The lifecycle of a Cypher query
A Cypher query begins as a declarative query represented as a string, describing the graph pattern to match in a database. After parsing, the query string goes through the query optimizer (also known as the planner), which produces an imperative plan, known as the logical plan, to determine the most efficient way of executing the query given the current state of the database.[1] In the final phase, this logical plan is turned into an executable physical plan, which actually runs the query against the database. Executing this physical plan is the task of the Cypher runtime.
Example graph
To explain how to understand a Cypher execution plan, a graph based on the UK national rail network is used. The data in the graph is taken from publically available datasets.

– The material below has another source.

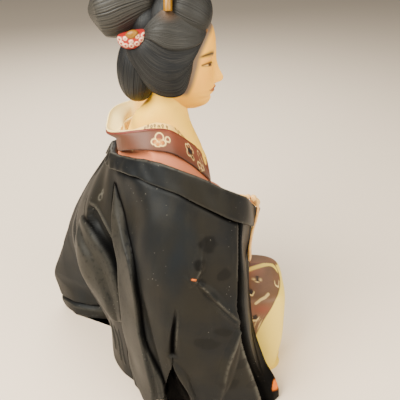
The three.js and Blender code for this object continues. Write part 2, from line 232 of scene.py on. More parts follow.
def rod(knots, flat=1.0, carve=None):
    """A round rod along knots [share, front, right, up, radius], closed by rounded ends."""
    step = 0.01
    end_fullness = 1.6

    def spine(along):
        return curve(knots, along)[:, :3]

    start, end = spine(np.array([0.0, 1.0]))
    runs_sideways = abs(end[1] - start[1]) > 0.9 * np.linalg.norm(end - start)
    level = np.array([1.0, 0.0, 0.0] if runs_sideways else [0.0, 1.0, 0.0])

    def at(around, along):
        middle = curve(knots, along)
        ahead = spine(np.minimum(along + step, 1)) - spine(np.maximum(along - step, 0))
        side = np.cross(level, ahead)
        side /= np.linalg.norm(side, axis=1, keepdims=True)
        rise = np.cross(ahead, side)
        rise /= np.linalg.norm(rise, axis=1, keepdims=True)
        radius = middle[:, 3] * np.minimum(1, end_fullness * np.sqrt(np.abs(np.sin(np.pi * along))))
        radius = radius * (1 + (carve(around, along) if carve else 0))
        angle = 2 * np.pi * around
        wide = (radius * np.cos(angle) * flat)[:, None]
        high = (radius * np.sin(angle))[:, None]
        return tuple((middle[:, :3] + side * wide + rise * high).T)

    return at


def mirrored(at):
    def other(around, along):
        front, right, *rest = at(around, along)
        return (front, -right, *rest)

    return other


# Paint


def colour(red, green, blue):
    """A painter's colour, given as it looks, as a shader's linear one."""
    shades = [value / 255 for value in (red, green, blue)]
    return [shade / 12.92 if shade < 0.04 else ((shade + 0.055) / 1.055) ** 2.4 for shade in shades] + [1]


COOL_SHINE = (0.8, 0.91, 1.0, 1.0)
# A Mix node has several sockets of each name, so the ones for colours go by number.
MIX_SHARE, MIX_UNDER, MIX_TOP = 0, 6, 7
MIX_COLOUR = 2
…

The graph contains two types of nodes: Stop
and Station
.
Each Stop
on a train service CALLS_AT
one Station
, and has the properties arrives
and departs
that give the times the train is at the Station
.
Following the NEXT
relationship of a Stop
will give the next Stop
of a service.
To recreate the graph, run the following query against an empty Neo4j database:
CREATE (pmr:Station {name: 'Peckham Rye'}),
(dmk:Station {name: 'Denmark Hill'}),
(clp:Station {name: 'Clapham High Street'}),
(wwr:Station {name: 'Wandsworth Road'}),
(clj:Station {name: 'Clapham Junction'}),
(s1:Stop {arrives: time('17:19'), departs: time('17:20')}),
(s2:Stop {arrives: time('17:12'), departs: time('17:13')}),
(s3:Stop {arrives: time('17:10'), departs: time('17:11')}),
(s4:Stop {arrives: time('17:06'), departs: time('17:07')}),
(s5:Stop {arrives: time('16:58'), departs: time('17:01')}),
(s6:Stop {arrives: time('17:17'), departs: time('17:20')}),
(s7:Stop {arrives: time('17:08'), departs: time('17:10')}),
(clj)<-[:CALLS_AT]-(s1), (wwr)<-[:CALLS_AT]-(s2),
(clp)<-[:CALLS_AT]-(s3), (dmk)<-[:CALLS_AT]-(s4),
(pmr)<-[:CALLS_AT]-(s5), (clj)<-[:CALLS_AT]-(s6),
(dmk)<-[:CALLS_AT]-(s7),
(s5)-[:NEXT {distance: 1.2}]->(s4),(s4)-[:NEXT {distance: 0.34}]->(s3),
(s3)-[:NEXT {distance: 0.76}]->(s2), (s2)-[:NEXT {distance: 0.3}]->(s1),
(s7)-[:NEXT {distance: 1.4}]->(s6)
The example query uses a quantified path pattern to count the number of possible path patterns between the start Station
, Denmark Hill
, and the end Station
, Clapham Junction
:
MATCH (:Station { name: 'Denmark Hill' })<-[:CALLS_AT]-(d:Stop)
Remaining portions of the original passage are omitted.